> [The input]
........

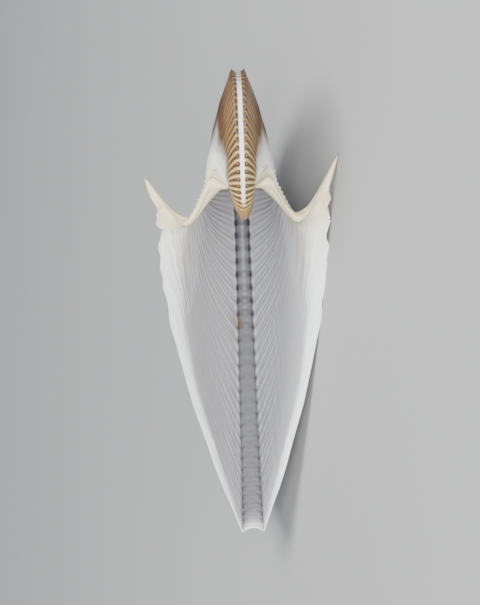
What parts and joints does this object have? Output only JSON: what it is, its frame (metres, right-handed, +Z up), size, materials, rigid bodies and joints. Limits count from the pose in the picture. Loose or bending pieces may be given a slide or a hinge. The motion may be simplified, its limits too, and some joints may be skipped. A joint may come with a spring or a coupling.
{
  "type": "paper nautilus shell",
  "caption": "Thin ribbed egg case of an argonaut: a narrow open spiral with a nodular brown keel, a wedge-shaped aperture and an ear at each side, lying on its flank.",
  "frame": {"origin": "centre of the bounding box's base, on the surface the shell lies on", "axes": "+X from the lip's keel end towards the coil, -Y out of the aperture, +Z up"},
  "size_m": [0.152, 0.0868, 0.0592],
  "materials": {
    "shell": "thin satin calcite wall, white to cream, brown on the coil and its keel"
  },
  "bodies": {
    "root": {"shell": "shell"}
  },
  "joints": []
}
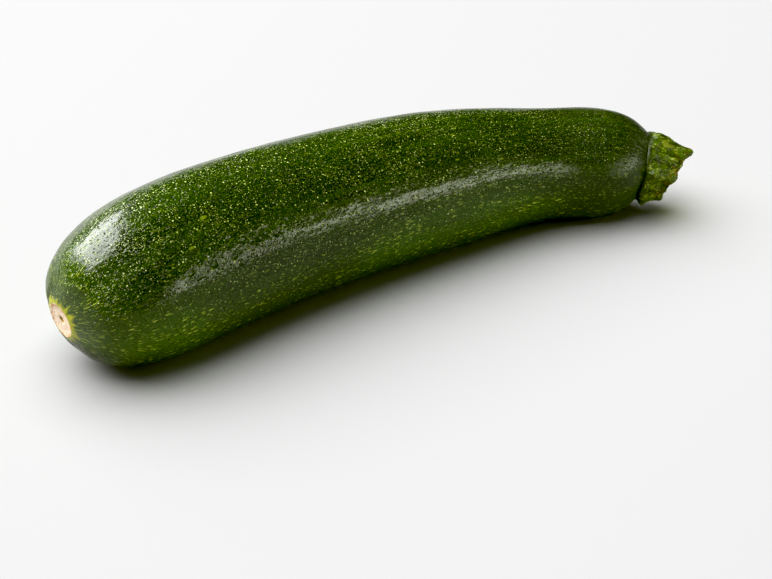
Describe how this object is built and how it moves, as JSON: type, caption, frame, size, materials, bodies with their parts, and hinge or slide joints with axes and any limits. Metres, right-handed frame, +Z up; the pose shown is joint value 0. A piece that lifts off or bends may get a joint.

........

> [What is expected] Repeat the preceding lines exactly, please, every one of them.

> [Task result]
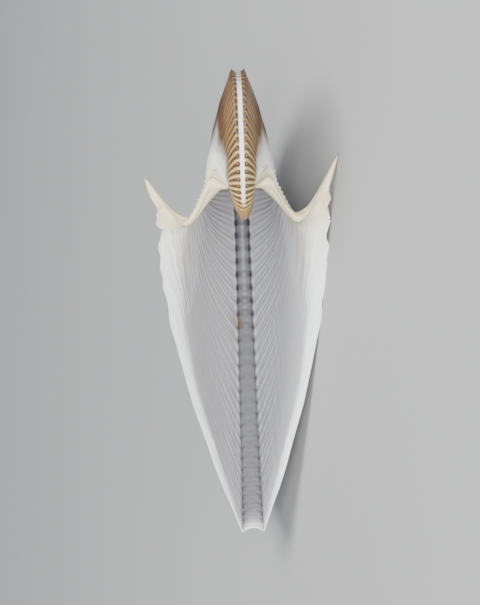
What parts and joints does this object have? Output only JSON: what it is, its frame (metres, right-handed, +Z up), size, materials, rigid bodies and joints. Limits count from the pose in the picture. Loose or bending pieces may be given a slide or a hinge. The motion may be simplified, its limits too, and some joints may be skipped. A joint may come with a spring or a coupling.
{
  "type": "paper nautilus shell",
  "caption": "Thin ribbed egg case of an argonaut: a narrow open spiral with a nodular brown keel, a wedge-shaped aperture and an ear at each side, lying on its flank.",
  "frame": {"origin": "centre of the bounding box's base, on the surface the shell lies on", "axes": "+X from the lip's keel end towards the coil, -Y out of the aperture, +Z up"},
  "size_m": [0.152, 0.0868, 0.0592],
  "materials": {
    "shell": "thin satin calcite wall, white to cream, brown on the coil and its keel"
  },
  "bodies": {
    "root": {"shell": "shell"}
  },
  "joints": []
}
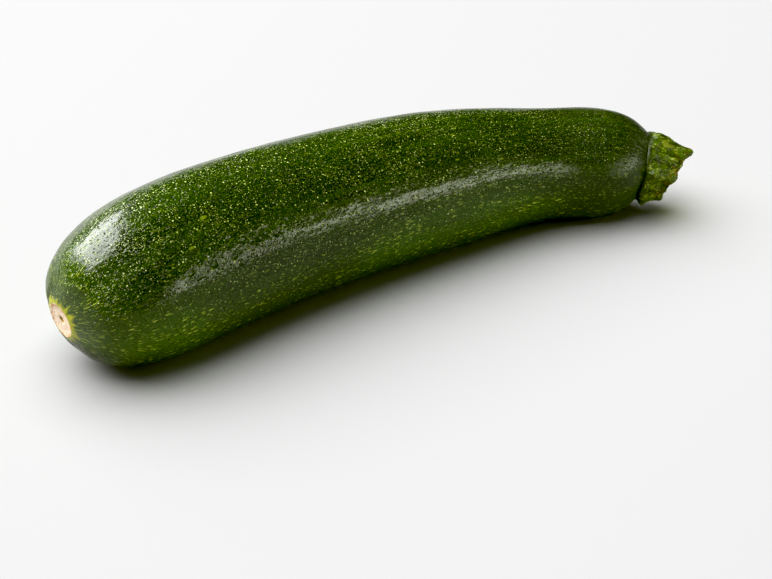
Describe how this object is built and how it moves, as JSON: type, caption, frame, size, materials, bodies with their parts, and hinge or slide joints with axes and any limits. Metres, right-handed frame, +Z up; the pose shown is joint value 0. A piece that lifts off or bends may get a joint.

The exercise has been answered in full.